#### DATASET CONTENT
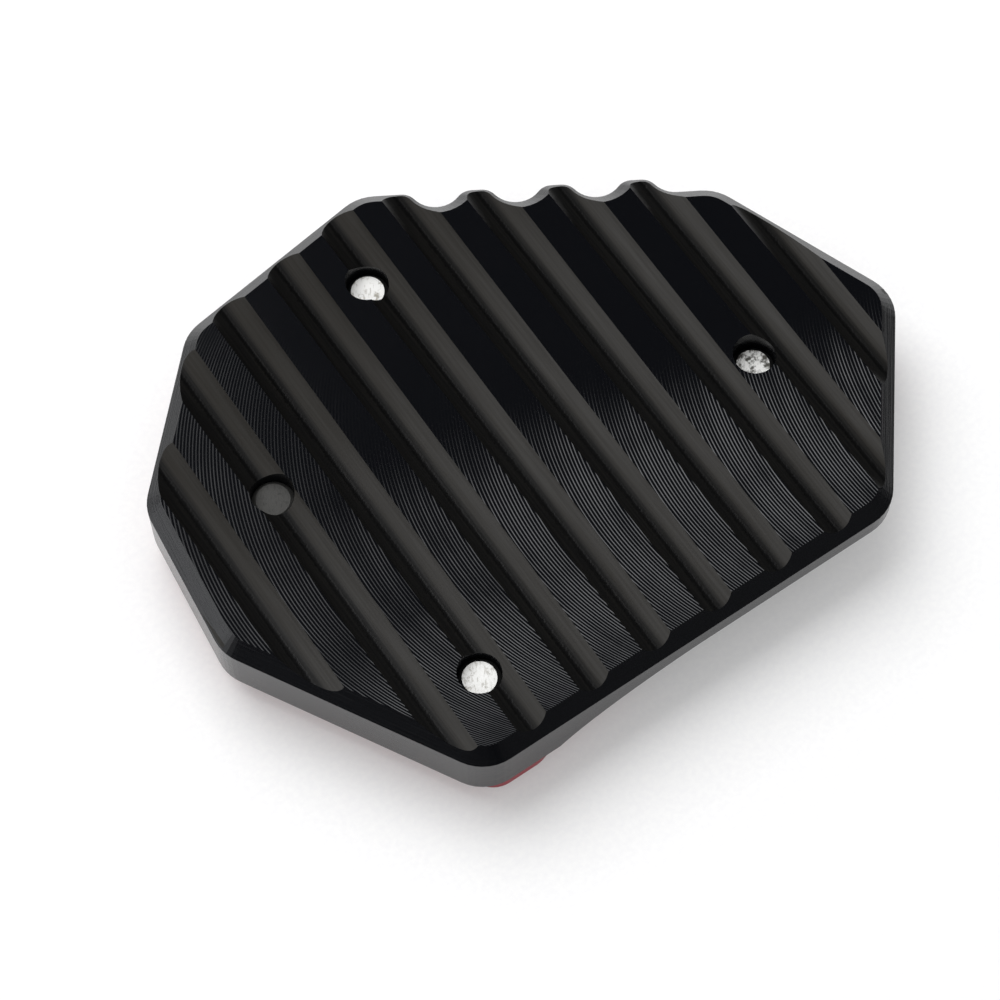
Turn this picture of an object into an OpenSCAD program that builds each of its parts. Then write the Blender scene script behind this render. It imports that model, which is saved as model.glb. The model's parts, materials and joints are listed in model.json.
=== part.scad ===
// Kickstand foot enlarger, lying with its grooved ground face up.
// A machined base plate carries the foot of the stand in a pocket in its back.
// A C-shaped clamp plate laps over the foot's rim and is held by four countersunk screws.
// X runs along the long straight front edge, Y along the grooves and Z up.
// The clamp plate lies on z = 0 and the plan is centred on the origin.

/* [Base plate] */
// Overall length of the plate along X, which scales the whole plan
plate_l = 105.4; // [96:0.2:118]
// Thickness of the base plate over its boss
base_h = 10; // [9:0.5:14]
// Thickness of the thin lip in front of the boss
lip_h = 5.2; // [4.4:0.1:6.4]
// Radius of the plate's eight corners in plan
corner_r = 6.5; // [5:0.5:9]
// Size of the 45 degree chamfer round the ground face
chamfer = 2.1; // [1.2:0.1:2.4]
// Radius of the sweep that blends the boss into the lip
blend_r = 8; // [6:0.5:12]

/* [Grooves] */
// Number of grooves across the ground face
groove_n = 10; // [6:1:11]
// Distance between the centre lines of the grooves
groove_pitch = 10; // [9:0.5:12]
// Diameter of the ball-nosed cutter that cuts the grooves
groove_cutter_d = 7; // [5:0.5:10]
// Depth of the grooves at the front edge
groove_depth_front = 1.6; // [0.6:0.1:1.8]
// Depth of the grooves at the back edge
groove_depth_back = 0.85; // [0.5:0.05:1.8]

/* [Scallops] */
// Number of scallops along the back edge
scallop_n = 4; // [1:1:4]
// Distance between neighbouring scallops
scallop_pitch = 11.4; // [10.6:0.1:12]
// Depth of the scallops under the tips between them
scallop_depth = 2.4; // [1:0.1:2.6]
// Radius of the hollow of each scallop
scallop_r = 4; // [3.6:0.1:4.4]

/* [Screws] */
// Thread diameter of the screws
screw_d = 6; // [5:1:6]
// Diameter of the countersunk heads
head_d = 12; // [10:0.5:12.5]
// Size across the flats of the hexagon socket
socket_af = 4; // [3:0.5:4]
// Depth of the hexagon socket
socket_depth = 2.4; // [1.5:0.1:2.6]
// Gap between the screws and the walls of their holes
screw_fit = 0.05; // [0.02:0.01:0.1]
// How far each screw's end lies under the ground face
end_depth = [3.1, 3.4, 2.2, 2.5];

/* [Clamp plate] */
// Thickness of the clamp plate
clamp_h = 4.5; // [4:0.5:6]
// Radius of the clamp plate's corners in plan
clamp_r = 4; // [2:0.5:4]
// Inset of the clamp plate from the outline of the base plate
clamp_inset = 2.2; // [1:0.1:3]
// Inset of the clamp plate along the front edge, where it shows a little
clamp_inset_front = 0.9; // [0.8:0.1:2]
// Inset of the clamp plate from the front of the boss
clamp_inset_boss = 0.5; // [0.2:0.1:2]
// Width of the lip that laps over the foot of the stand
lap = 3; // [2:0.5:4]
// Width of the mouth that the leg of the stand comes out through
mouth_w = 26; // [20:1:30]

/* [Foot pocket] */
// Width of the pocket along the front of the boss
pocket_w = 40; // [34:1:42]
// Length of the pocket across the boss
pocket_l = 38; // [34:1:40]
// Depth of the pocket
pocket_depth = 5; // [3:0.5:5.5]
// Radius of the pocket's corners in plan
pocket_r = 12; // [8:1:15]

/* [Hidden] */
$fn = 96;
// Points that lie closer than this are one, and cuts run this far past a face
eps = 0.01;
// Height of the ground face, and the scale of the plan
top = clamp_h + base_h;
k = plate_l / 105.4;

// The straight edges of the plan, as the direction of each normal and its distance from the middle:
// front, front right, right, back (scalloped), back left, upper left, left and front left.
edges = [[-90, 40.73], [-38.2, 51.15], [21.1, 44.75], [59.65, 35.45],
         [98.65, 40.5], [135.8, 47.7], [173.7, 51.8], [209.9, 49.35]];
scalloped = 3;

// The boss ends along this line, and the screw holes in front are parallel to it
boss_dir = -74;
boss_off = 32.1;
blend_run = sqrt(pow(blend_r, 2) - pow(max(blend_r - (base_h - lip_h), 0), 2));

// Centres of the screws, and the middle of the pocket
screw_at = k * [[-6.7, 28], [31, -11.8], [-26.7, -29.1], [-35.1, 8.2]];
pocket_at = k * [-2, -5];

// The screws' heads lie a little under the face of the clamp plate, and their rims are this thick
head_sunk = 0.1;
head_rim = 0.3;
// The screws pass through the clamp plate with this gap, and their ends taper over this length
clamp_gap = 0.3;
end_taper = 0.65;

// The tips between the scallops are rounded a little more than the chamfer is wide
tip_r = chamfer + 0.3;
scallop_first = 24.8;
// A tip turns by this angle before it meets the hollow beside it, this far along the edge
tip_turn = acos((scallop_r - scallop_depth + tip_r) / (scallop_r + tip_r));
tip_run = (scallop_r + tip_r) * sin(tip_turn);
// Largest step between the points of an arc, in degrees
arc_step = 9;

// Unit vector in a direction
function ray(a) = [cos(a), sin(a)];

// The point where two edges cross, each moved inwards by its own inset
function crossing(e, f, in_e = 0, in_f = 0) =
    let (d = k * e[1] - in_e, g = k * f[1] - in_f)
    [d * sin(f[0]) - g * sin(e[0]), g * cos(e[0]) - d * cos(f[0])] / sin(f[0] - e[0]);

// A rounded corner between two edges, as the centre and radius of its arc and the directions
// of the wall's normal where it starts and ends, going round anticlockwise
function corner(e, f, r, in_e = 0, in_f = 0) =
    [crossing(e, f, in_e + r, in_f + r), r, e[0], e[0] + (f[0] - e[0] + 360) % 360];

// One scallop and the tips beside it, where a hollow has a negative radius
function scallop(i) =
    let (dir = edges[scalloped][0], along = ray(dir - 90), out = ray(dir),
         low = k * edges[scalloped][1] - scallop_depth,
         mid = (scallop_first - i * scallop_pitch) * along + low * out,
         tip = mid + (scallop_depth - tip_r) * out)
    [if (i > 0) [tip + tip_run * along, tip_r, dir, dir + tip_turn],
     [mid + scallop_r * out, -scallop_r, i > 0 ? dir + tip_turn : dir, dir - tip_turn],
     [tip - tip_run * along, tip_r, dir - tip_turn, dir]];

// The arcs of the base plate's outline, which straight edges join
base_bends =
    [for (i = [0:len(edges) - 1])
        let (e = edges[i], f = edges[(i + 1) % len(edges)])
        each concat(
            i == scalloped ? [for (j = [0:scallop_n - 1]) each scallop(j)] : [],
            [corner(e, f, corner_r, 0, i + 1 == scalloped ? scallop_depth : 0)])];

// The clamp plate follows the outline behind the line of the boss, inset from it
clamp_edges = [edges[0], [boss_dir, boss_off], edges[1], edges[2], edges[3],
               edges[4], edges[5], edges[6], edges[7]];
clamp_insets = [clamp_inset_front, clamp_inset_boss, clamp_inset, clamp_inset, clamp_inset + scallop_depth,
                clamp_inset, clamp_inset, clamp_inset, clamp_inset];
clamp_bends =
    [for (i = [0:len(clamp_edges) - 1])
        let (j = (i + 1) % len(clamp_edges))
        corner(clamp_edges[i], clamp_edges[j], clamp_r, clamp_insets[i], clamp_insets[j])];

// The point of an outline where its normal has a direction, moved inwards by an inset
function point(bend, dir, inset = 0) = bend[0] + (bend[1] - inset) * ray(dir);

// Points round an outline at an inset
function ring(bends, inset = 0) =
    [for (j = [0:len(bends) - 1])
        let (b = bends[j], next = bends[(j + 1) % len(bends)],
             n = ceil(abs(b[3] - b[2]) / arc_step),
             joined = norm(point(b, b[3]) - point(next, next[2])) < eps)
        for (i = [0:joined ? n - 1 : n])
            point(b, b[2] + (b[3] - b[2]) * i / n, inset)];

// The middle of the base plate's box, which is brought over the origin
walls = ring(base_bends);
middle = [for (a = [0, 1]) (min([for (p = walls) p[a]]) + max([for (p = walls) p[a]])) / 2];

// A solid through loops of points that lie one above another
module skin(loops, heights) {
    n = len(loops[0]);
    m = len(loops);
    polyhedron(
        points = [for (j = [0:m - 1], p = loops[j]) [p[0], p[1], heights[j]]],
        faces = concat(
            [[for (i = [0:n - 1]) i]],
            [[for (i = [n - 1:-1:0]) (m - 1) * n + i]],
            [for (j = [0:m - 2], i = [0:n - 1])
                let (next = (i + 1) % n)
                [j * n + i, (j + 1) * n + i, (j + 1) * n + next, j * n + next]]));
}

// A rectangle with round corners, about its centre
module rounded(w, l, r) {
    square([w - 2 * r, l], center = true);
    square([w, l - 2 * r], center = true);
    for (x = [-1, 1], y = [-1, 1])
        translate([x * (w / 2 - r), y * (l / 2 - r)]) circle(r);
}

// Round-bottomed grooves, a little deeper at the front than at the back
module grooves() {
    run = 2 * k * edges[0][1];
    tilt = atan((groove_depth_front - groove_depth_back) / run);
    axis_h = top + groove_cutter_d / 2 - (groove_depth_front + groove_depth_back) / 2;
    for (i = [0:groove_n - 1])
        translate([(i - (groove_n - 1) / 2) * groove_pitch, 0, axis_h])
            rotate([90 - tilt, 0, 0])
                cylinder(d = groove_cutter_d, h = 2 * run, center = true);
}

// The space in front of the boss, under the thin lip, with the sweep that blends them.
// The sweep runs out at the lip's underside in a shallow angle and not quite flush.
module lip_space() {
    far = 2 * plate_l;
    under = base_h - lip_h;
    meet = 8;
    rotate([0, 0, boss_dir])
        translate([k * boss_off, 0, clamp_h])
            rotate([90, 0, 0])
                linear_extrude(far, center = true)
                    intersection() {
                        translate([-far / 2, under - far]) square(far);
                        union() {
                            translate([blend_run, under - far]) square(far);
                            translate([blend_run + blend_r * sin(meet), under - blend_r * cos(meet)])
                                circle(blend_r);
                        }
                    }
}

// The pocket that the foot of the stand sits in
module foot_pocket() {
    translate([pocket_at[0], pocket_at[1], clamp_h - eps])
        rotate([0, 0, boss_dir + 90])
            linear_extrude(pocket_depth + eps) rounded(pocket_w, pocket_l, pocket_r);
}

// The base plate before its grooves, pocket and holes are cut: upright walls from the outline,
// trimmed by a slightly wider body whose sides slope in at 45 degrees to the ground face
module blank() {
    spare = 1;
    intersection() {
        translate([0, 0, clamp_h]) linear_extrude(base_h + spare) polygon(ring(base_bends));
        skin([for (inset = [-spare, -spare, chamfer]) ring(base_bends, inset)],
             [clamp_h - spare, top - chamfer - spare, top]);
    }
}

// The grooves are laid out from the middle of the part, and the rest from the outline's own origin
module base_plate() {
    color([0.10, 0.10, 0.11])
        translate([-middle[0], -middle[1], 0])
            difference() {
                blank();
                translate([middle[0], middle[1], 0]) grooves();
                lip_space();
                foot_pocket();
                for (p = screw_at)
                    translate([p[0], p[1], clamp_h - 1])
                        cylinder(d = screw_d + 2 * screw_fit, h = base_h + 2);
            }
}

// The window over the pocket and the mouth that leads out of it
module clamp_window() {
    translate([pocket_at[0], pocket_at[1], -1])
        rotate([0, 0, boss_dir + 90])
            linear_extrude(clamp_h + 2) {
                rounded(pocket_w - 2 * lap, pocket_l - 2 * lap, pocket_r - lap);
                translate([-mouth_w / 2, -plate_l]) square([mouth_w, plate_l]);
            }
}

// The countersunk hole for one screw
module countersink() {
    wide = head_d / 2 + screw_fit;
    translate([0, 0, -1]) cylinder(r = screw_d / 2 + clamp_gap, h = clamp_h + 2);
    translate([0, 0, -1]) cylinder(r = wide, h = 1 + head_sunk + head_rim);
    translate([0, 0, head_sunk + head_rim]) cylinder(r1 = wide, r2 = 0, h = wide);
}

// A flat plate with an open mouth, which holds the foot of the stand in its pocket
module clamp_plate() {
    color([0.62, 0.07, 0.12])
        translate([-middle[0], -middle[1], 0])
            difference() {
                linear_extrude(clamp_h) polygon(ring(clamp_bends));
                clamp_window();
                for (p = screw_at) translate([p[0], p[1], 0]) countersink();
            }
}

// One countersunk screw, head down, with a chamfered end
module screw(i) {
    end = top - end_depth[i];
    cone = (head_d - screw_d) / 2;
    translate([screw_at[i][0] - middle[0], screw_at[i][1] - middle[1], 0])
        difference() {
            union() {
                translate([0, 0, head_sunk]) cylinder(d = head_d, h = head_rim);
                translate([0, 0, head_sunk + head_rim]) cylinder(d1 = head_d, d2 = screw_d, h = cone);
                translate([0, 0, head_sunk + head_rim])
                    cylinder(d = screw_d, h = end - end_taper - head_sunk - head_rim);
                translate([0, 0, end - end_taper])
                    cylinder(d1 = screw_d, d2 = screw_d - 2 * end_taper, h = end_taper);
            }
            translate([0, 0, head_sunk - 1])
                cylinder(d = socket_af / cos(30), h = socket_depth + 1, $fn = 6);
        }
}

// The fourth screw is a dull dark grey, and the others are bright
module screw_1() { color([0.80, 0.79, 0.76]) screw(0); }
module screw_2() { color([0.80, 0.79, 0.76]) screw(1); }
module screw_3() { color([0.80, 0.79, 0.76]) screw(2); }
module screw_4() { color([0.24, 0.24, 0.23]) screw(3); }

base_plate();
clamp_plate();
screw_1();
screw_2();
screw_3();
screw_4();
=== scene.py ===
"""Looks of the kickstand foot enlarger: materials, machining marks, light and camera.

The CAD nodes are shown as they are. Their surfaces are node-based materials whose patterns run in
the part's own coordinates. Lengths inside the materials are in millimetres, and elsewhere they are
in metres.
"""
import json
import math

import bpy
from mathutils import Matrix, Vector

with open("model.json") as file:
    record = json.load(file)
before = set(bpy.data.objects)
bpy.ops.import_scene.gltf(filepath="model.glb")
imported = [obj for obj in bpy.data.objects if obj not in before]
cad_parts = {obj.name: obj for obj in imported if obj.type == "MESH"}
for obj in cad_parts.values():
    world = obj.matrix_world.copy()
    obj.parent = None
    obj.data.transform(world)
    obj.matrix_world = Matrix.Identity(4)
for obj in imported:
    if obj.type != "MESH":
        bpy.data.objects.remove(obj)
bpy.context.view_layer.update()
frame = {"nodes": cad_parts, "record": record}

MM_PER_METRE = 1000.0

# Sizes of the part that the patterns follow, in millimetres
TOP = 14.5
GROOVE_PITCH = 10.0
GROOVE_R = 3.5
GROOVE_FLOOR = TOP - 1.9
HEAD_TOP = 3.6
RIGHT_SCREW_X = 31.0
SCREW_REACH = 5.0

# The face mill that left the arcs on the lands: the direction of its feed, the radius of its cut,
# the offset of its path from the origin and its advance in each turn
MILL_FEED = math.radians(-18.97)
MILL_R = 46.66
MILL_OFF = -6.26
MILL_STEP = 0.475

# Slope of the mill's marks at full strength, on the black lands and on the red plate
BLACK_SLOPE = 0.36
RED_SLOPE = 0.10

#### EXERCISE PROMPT
Exactly and exclusively, reproduce the lines that start at the line containing "others are bright" and end at the line containing "light and camera.", inclusive of both.

#### RESPONSE TO THE TASK
// The fourth screw is a dull dark grey, and the others are bright
module screw_1() { color([0.80, 0.79, 0.76]) screw(0); }
module screw_2() { color([0.80, 0.79, 0.76]) screw(1); }
module screw_3() { color([0.80, 0.79, 0.76]) screw(2); }
module screw_4() { color([0.24, 0.24, 0.23]) screw(3); }

base_plate();
clamp_plate();
screw_1();
screw_2();
screw_3();
screw_4();
=== scene.py ===
"""Looks of the kickstand foot enlarger: materials, machining marks, light and camera.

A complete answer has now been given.